The node board hex files can easily be pulled from the game .spk file. Just extract the Linux image from them using the pyhton script from here. In the game directory there are these files for GoT 1.34: coil4node-LPC1112_101-0_19_1.hex
coil4node-LPC1112_201-0_19_1.hex
coil4node-LPC1313-0_19_1.hex
game
image.bin
lcdnode-LPC1113_302-0_19_1.hex
pinnode-LPC1112_101-0_19_1.hex
pinnode-LPC1112_201-0_19_1.hex
pinnode-LPC1313-0_19_1.hex

"game" is the elf executable, that can be dissected using IDA. There is the update routine, the node board list and the firmware suffixes inside. What I have not yet understood is which the files for the same MCU type goes to which boards (xx-LPCyy-101-zz or 201).
And there is the risk that these firmwares might not be the complete content of their flash and there is another bootloader in there which is NOT in the spk.. However node boards dying during updates speaks strongly against that - and also speaks against Stern using NXPs bootloader/protocol.
Regarding the NXP bootloader, has anybody with a broken node board ever tried replacing the MCU and just plugging it back in?

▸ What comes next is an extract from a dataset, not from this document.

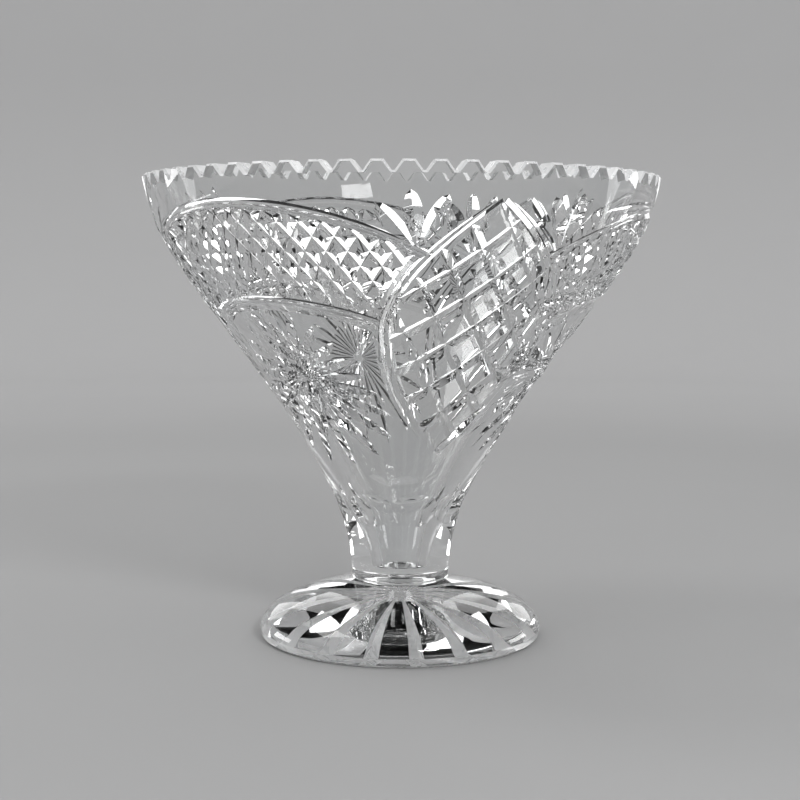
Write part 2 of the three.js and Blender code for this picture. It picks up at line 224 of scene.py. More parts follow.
# Faces get the satin by their normals. On the rim, the outward part of the normal is less than this. Under
# the foot, where they are neither upright nor level, its upward part is between these two.
RIM_OUTWARD = 0.85
STAR_STEEPEST = -0.2
STAR_LEVEL = -0.97

# Camera
CAMERA_PLACE = (-0.00035, -0.717, 0.1801)
CAMERA_PITCH = math.radians(4.933)
CAMERA_ROLL = math.radians(0.2)
CAMERA_LENS = 64.49
CAMERA_SENSOR = 36
CAMERA_NEAR = 0.01

# Studio
FLOOR_GAP = 0.0003
STUDIO_RADIUS = 2.4
STUDIO_HEIGHT = 0.8
COVE_RADIUS = 0.6
COVE_STEPS = 12
STUDIO_STEPS = 96
STUDIO_MIDDLE = 0.4
PAPER_ROUGHNESS = 0.9
PAPER_SPECULAR = 0.2
PAPER_NOISE = {"scale": 6, "detail": 3}
PAPER_TINTS = (0.985, 0.985, 0.99), (1.01, 1.01, 1.015)
FLOOR_SHADE = 0.38
FLOOR_SHADE_END = 0.8
WALL_SHADE = 0.6
WALL_SHADE_START = 1.8
DOME_LIGHT = 0.78
CEILING_START = math.sin(math.radians(11.5))
CEILING_END = math.sin(math.radians(17.5))
CEILING_LOW_SHADE = 0.02
CEILING_HIGH_SHADE = 0.002
BOX_TARGET = 0.12
LOW_BOX_RISE = 20

# Soft boxes: turn from the camera's side towards its right, rise, distance, width, height and power
SOFT_BOXES = {
    "box_front_right": (25.5, 31, 1.2, 0.31, 0.12, 4.7),
    "box_left_high": (-100, 55, 1.25, 0.4, 0.4, 2.5),
    "box_left_low": (-108, 3, 1.25, 0.5, 0.26, 2.5),
    "box_right_low": (108, 3, 1.25, 0.5, 0.26, 2.5),
    "box_left_low_behind": (-150, 13, 1.3, 0.4, 0.35, 0.75),
    "box_right_low_behind": (150, 13, 1.3, 0.4, 0.35, 0.75),
    "box_left_behind": (-160, 30, 1.3, 0.3, 0.5, 0.9),
    "box_right_behind": (160, 30, 1.3, 0.3, 0.5, 0.9),
}


def clear_scene():
    for item in list(bpy.data.objects):
        bpy.data.objects.remove(item, do_unlink=True)


def bezier(points, steps):
    """Points along a cubic curve, both ends included."""
    a, b, c, d = (np.array(p, float) for p in points)
    t = np.linspace(0, 1, steps + 1)[:, None]
    return a * (1 - t) ** 3 + 3 * b * t * (1 - t) ** 2 + 3 * c * t * t * (1 - t) + d * t**3


def curve(points, steps):
    """Points along a curve that is bent by one handle, both ends included."""
    a, b, c = (np.array(p, float) for p in points)
    t = np.linspace(0, 1, steps + 1)[:, None]
    return a * (1 - t) ** 2 + 2 * b * t * (1 - t) + c * t * t


def base_corner():
    angle = np.linspace(0, math.pi / 2, BASE_CORNER_STEPS + 1)
    return np.stack([JOIN_RADIUS + BASE_CORNER * np.sin(angle), BASE_CORNER * (1 - np.cos(angle))], 1)


class Bowl:
    """The turned form of the bowl before it is cut, with its sizes taken from the frame."""

    def __init__(self):
        low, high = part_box("bowl")
        self.join = low.z
        self.height = high.z - low.z
        self.rim = min(high.x, high.y) - CAD_MARGIN
        self.shoulder = self.height - RIM_BAND
        self.pattern_top = self.shoulder + TIP_RISE
        shoulder_radius = self.rim - RIM_LEAN
        base = JOIN_RADIUS + BASE_CORNER
        neck = NECK_REACH * (FLARE_HEIGHT - BASE_CORNER)
        wall = self.shoulder - FLARE_HEIGHT
        neck_curve = bezier((
            (base, BASE_CORNER),
            (base, BASE_CORNER + neck),
            (FLARE_RADIUS - FLARE_SLOPE * neck, FLARE_HEIGHT - neck),
            (FLARE_RADIUS, FLARE_HEIGHT),
        ), CURVE_STEPS)
        wall_curve = bezier((
            (FLARE_RADIUS, FLARE_HEIGHT),
            (FLARE_RADIUS + FLARE_SLOPE * LOWER_REACH * wall, FLARE_HEIGHT + LOWER_REACH * wall),
            (shoulder_radius - SHOULDER_SLOPE * UPPER_REACH * wall, self.shoulder - UPPER_REACH * wall),
            (shoulder_radius, self.shoulder),
        ), 2 * CURVE_STEPS)
        band_reach = BAND_REACH * RIM_BAND
        bend = (shoulder_radius + BAND_SLOPE * band_reach, self.shoulder + band_reach)
        band = curve(((shoulder_radius, self.shoulder), bend, (self.rim, self.height)), CURVE_STEPS)
        self.outer = np.concatenate([base_corner(), neck_curve[1:], wall_curve[1:], band[1:]])
        self.inner = self.inside()
        self.slant = np.concatenate([[0], np.cumsum(np.linalg.norm(np.diff(self.outer, axis=0), axis=1))])
        low = self.pattern_top - OVAL_LENGTH
        low_slant, top_slant = np.interp([low, self.pattern_top], self.outer[:, 1], self.slant)
        self.cone = (self.radius(self.pattern_top) - self.radius(low)) / (top_slant - low_slant)
        self.tip_slant = low_slant - self.radius(low) / self.cone

    def radius(self, height):
        return np.interp(height, self.outer[:, 1], self.outer[:, 0])

    def outline(self):
        """From the middle of the base over the bevelled rim and down to the middle of the well's floor."""
        edge = self.height - TOOTH_BEVEL
        below = self.outer[self.outer[:, 1] < edge]
        bevel = [(self.radius(edge), edge), (self.rim - TOOTH_BEVEL, self.height)]
        return np.concatenate([[[0, 0]], below, bevel, self.inner])

    def rolled_up(self, across, away):
        """Degrees and heights of points of the wall laid flat, which are counted from its cone's tip."""
        degrees = np.degrees(np.arctan2(across, away)) / self.cone
        heights = np.interp(np.hypot(across, away) + self.tip_slant, self.slant, self.outer[:, 1])
        return degrees, heights

    def wall(self, height):
        levels = (FLARE_HEIGHT, self.shoulder, self.height)
        return np.interp(height, levels, (NECK_WALL, SHOULDER_WALL, RIM_WALL))

    def inside(self):
        """The inside from the rim down to the middle of the floor."""
        heights = np.linspace(self.height, FLOOR_THICKNESS + FLOOR_CORNER, INSIDE_STEPS)
        side = np.stack([self.radius(heights) - self.wall(heights), heights], 1)
        angle = np.linspace(0, math.pi / 2, FLOOR_CORNER_STEPS + 1)[1:]
        corner = side[-1] + FLOOR_CORNER * np.stack([np.cos(angle) - 1, -np.sin(angle)], 1)
        return np.concatenate([side, corner, [[0, FLOOR_THICKNESS]]])

    def place(self, degrees, heights):
        """Points on the outside, and the directions that leave the glass there."""
        degrees, heights = np.broadcast_arrays(np.asarray(degrees, float), np.asarray(heights, float))
        angle = np.radians(degrees)
        step = 0.0005
        above = np.minimum(heights + step, self.height)
        slope = (self.radius(above) - self.radius(above - 2 * step)) / (2 * step)
        out = np.stack([np.sin(angle), -np.cos(angle), np.zeros_like(angle)], 1)
        points = out * self.radius(heights)[:, None]
        points[:, 2] = heights
        normals = out.copy()
        normals[:, 2] = -slope
        return points, normals / np.linalg.norm(normals, axis=1, keepdims=True)

    def degrees_across(self, distance, height):
        return np.degrees(distance / self.radius(height))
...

You can also check out some more details on spike from the other scripts in the firmware, notably the /etc/init.d/ directory has game, game_monitor and update files which are just shell scripts for the startup. In there you can also see that the spike node bus is just a plain simple UART...
Note that if "game" isn't there, startup continues to a pretty large "spike menu". I wonder what that is?

Thanks for the info! Yup, then they use a custom update mechanism. Maybe the original NXP bootloader does even listen on the node bus uart, but that does not seem fit to talk to it with the other nodes in between.
However if the programming port is present on the node boards as @russdx said, then you could try flashing the MCU via JLink or some other ARM programmer with one of the hex files from the update archive. Still don't know if 101 or 201 is the right one, but chances are they are for different revisions of the boards. I have not yet disassembled and compared them, but judging from the hex files there are differences, but most of the content is identical. Maybe there is a revision printed on there? Also the filenames indicate that the 4 driver nodes were also made with the LPC1313..

They go to 0x1000, which leaves the first 4kB and the interrupt vectors untouched. The BootROM 0x1fff0000, so I guess there is a Stern 1st stage loader in front of the image that does not get updated.
So unless someone with a spare node board and a JLink or other SWD ARM programmer sees if they can readout this first flash block (read access to flash page 0 or the whole flash can be disabled in the mcu), we'll probably have to wait what the mysterious Stern support pack will bring..

Since it's just for one time use and pretty compact the ribbon connector would not be such a bad choice for a programming header. All it's got to do is provide a way to flash the basic bootloader a few times, either initially (if they dont get the ICs preprogrammed with it) or for in house repairs. The real game firmware can be updated via the node bus anyway.. If Stern takes this service and repairability project seriously they should release this basic bootloader too (and to sw tool to get it to flashing mode) to allow us to do the same.

Depends on how their bootloader works. Normally I would expect it to wait a certain time for a magic command that can send it to flash mode before starting the main firmware. In that case the right cable and software to send that command and the hex file should do. However normally I would expect a bootloader to verify the main flash contents by signature or at least checksum before starting it too...

Yup. I wouldn't be surprised if the two were in fact wired in parallel. The bottom pads for quick programming/testing in the factory, the ribbon connector for later service access.